Любовь моя к Сонюшке возрастала с каждым днем и, вместе с нею, во мне развивалось сознание, что я не могу жить без той, кого снова избрало мое сердце. Я чувствовал, что она вполне достойна моей любви. Взаимность наша не могла укрыться от окружающих; но я долго не решался сделать формальное предложение. Меня удерживала, во-первых, недостаточность моего и ее жалованья; во-вторых, какой-то ложный стыд укорял меня за слишком скорое забвение первой моей жены… Главная же, хотя и невинная причина моей нерешительности, заключалась в моем сыне, которому тогда шел третий год. Жил я с ним у моих родителей и добрая моя матушка любила внука до обожания, до слабости! Иногда, лаская его при мне, она говорила: «что ждет тебя, мой Коля? Отец твой может быть женится; будет у тебя мачеха… будет-ли она любить тебя так, как мы любим!» Это противное слово — «мачеха» всегда раскаленной иглой кололо меня в сердце. Я всегда отвечал на этот намек, что если женюсь, то постараюсь найти сыну мачеху добрую, которая будет любить его, как родное детище. На это матушка, со слезами, возражала мне:
— Нет, друг мой, это невозможно. Когда у твоей второй жены пойдут свои дети, пасынок не будет ей мил так, как они…

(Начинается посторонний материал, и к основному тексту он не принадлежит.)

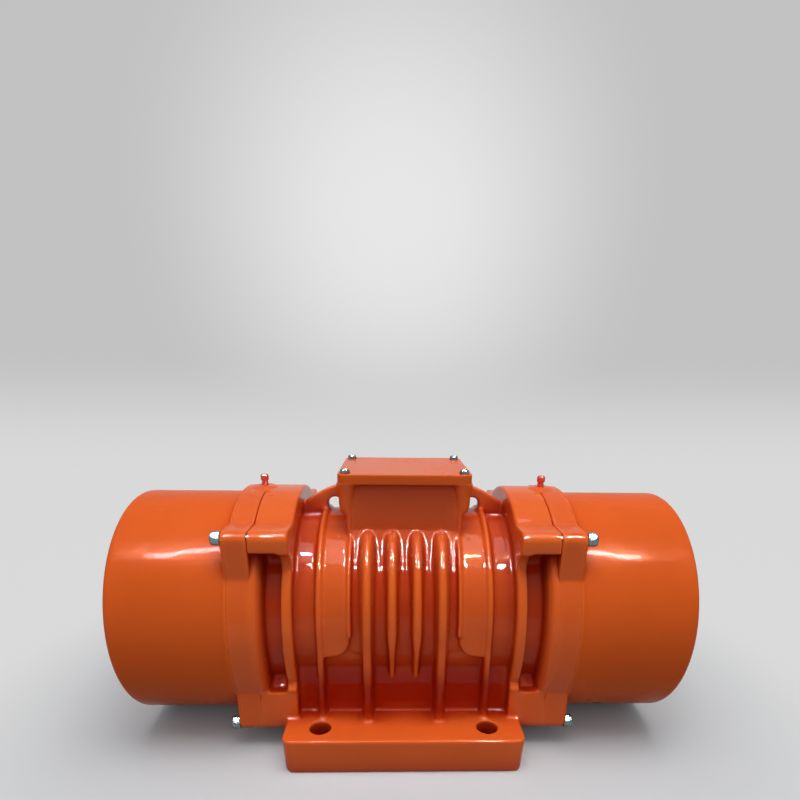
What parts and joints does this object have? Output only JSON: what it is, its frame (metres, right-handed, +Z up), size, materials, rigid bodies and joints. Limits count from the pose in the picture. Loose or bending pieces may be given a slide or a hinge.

С точки зрения материнских чувств, добрая старушка была права. Чем нежнее вторая жена любит своего мужа, тем более, и почти невольно, чувствует она антипатию к детям от первого брака, как к живым напоминаниям любви к другой женщине… Исключения (к числу которых принадлежала и вторая моя жена) очень редки! Добрая моя матушка еще могла-бы примириться с мыслью о мачехе ее любимого внука, если бы в этот семейный вопрос не вмешивалось третье лицо — тип бездушной наемницы, злой, глупой бабы; одного из тех гнусных существ, которые находят наслаждение вселять раздор в самые согласные семьи.
Кормилица моего сына, оставленная при нем в няньках, подлаживаясь к нему и к моей доброй, доверчивой матушке, всегда враждебно отзывалась о будущей мачехе и преждевременно голосила и причитывала над своим питомцем. Эта нянька, из породы дворовых сплетниц, готовых льстить и подличать тем, от кого они ждут благостыни, пользовалась особенным расположением матушки: жила в полном довольстве, получая частые подарки и до отвалу упиваясь кофеем. Дело понятное, что и этой няньке не хотелось, чтобы я вторично женился: это могло повредить ее привольному житью-бытью. Матушка, конечно, не подозревая этой задней мысли, верила чистосердечной привязанности няньки к ее вскормленнику. Проведав, что я слишком часто посещаю дом графа Пушкина; выведав кой-что от прислуги, всегда умеющей подглядеть и подслушать, эта мегера шепнула матушке, что я — жених Сонюшки Биркиной. Эта весть встревожила мою старушку. Видимо охладев ко мне, она усилила свои ласки ко внуку… К ним примешались слезы; нянька вторила. Прекрасная актриса на сцене, матушка, в частной и семейной своей жизни, была чужда притворства: малейшее неудовольствие ясно выражалось на ее честном лице… Мы очень хорошо понимали друг друга, но у обоих нас не хватало духу для объяснения.
Бывали минуты, когда я, глядя на ее тоску, готов был пожертвовать ей своею любовью… Но в 26 лет возможна-ли была подобная жертва? Благоразумный отец мой, когда речь касалась возможности моего второго брака, всегда брал мою сторону, доказывая матушке, что в мои годы неестественно обрекаться на безбрачие; что мне следует жениться, лишь бы я нашел себе добрую невесту: по душе и по сердцу.